The whispers, and the smoke, rose up and engulfed Miles Baker. In mere moments, he was gone. Rebecca frowned. Her appreciation for surprise visits filled, she murmured a prayer not to see Mr. Baker for at least another forty years. Four centuries would prove even better.
Rebecca sighed and sat in her father’s chair. From here, she could best feel the infinite versions of herself, and most easily watch over the infinite versions of the Hotel. And sometimes, in some versions of reality, she sat not in the chair, but in her father’s lap as he whispered in her ear the secrets to freedom.
Did You Enjoy This Story?
Please consider reading more stories from authors I collaborated with over the past two months. Several authors (19!) came together to make this blog-hop/anthology happen. To find a complete list of our stories, visit the official WFGC blog here. And, normally I don’t ask, but please share this story or the list with your friends and followers, our authors put in a lot of extra work on a tight deadline to bring these stories to you!
A Son of San Antonio: A True Story
I’ve debated over a month whether I would write this particular blog post. Ultimately, my decision to do so feels selfish, because I want to know I am not alone in how lost I am about how to feel. To protect my family, I am withholding many details and being purposefully vague.
It’s night time, dusk an hour gone. The kids are in bed. I am playing a videogame at my computer. Another quiet evening with the sounds of swords clanging and ambient music in my headphones.
My lady of the house touches my shoulder. She saw something strange outside while smoking a cigarette. Several sounds, which to her sounded like small fireworks, just went off, and then a person sprinted like hell through our apartment complex and disappeared. Weird right? I agree, but then, sometimes people do stupid things.
She asks me to come check it out with her. A short squabble about minding our own business later, I am following her outside into the rain and darkness. She stops, giving me a look that says “please don’t make me go first,” so I take the lead.
The minute we get downstairs, we know something isn’t right. A vehicle is running, lights dimmed, and the passenger door is open. The indoor light isn’t working, but we can see a person is inside. We approach, and hear the person snoring. I ask if he’s okay, but he only responds with a snort.
I turn to my lady, shrug, and start heading back to the house. Sorry, but dealing with you being drunk in public is not in my job description. The lady gives me one of her oh-no-you-don’t looks, and tells me to go check on him.
I didn’t bring my phone.
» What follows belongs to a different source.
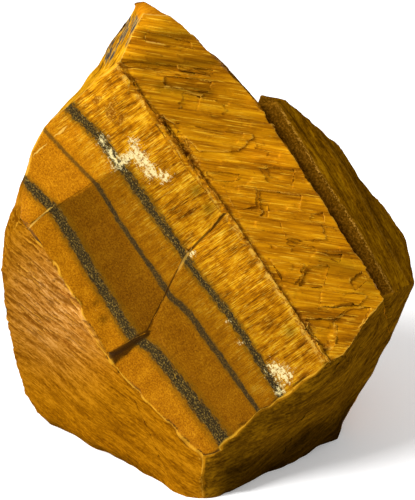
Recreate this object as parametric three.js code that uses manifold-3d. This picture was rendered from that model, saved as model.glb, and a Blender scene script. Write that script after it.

It’s raining and I’m expecting a couple of kids set off some fireworks, not an open car. Worried about touching anything, I bring out my own lighter, reach inside the vehicle, and flick it on.
Now I can see the man is leaning against his window. I’ve seen this before. He’s drunk. Passed out before he can even turn off the ignition. Maybe the lady heard him running into the wall in front of him, albeit slowly. Nothing else looks wrong, and my lighter isn’t going to get any brighter, so I let it die and pull my arm out of the vehicle. We head back to our place.
The Weirdest Police Call
During that walk back, we discuss what we should do. Ultimately, the lady is not convinced that it’s just some drunk guy that hit the wall while trying to stop. The other guy, the runner, wanted to get away fast. So, she makes one of the weirdest calls to police I’ve ever heard, much less been a part of. Weird because she starts the call off with “I don’t know if this is an emergency or not, but something happened…”
She calls the police station, not 911, because we decided that might be bad if it turned out not to be an emergency and was, after all, just a drunk guy snoring. The lady on the other side of the line seems to understand, and indeed sounds interested in the sprinting man, and says my lady made the right decision calling them. They come out and look at the vehicle, but when they get here, the vehicle was closed up and the lights off. There’s nothing they can do.
The Aftermath/Following Morning
The police ended coming back in the early morning. A woman had called 911. Her son hadn’t come home that night. Using a phone tracking app, she found him in the vehicle the lady and I had checked out the night before. He’d been shot, and by the time she got there, he was long since dead. The lady and I had to make statement to a detective, who let us know that he knew about our call the night before, and that honestly, the victim was too far gone even then for us to have saved him- even if we’d called 911 and gotten an ambulance there. I know this was supposed to settle us but…
I am Unsettled
You need to understand one thing: I really believed the man in this vehicle was snoring, sleeping off a night of excessive drinking. Or a drug-high. Whatever. What I absolutely did not think was possible is that I could miss the blood of a man shot twice. That I could mistake a man’s last breaths with snoring. That I could not recognize death less than a foot from my own body. Yet that’s exactly what happened. I don’t blame myself for the boy’s death. I mourn for him, but I don’t think I am in any way responsible for what happened to him.
I do think that I should have been able to see the situation for what it was. I’m worried that I was so scared of the reality, I made up hearing snoring. I’m worried that I didn’t see any blood in the flame of my lighter for the same reason. Fear.
In a world where this violence can happen, I cannot afford to disengage with reality and make up things in my head to better cope with it. I need to see things as they are. And on this particular night, I can’t be sure whether I truly didn’t see the blood, and truly didn’t recognize the sound of sobbing, inhaling last breaths for what they were- or if I made up an alternate reality so I didn’t have to look at it.
And if the latter is true, I do feel unsettled, and guilty, for not being strong enough to face reality.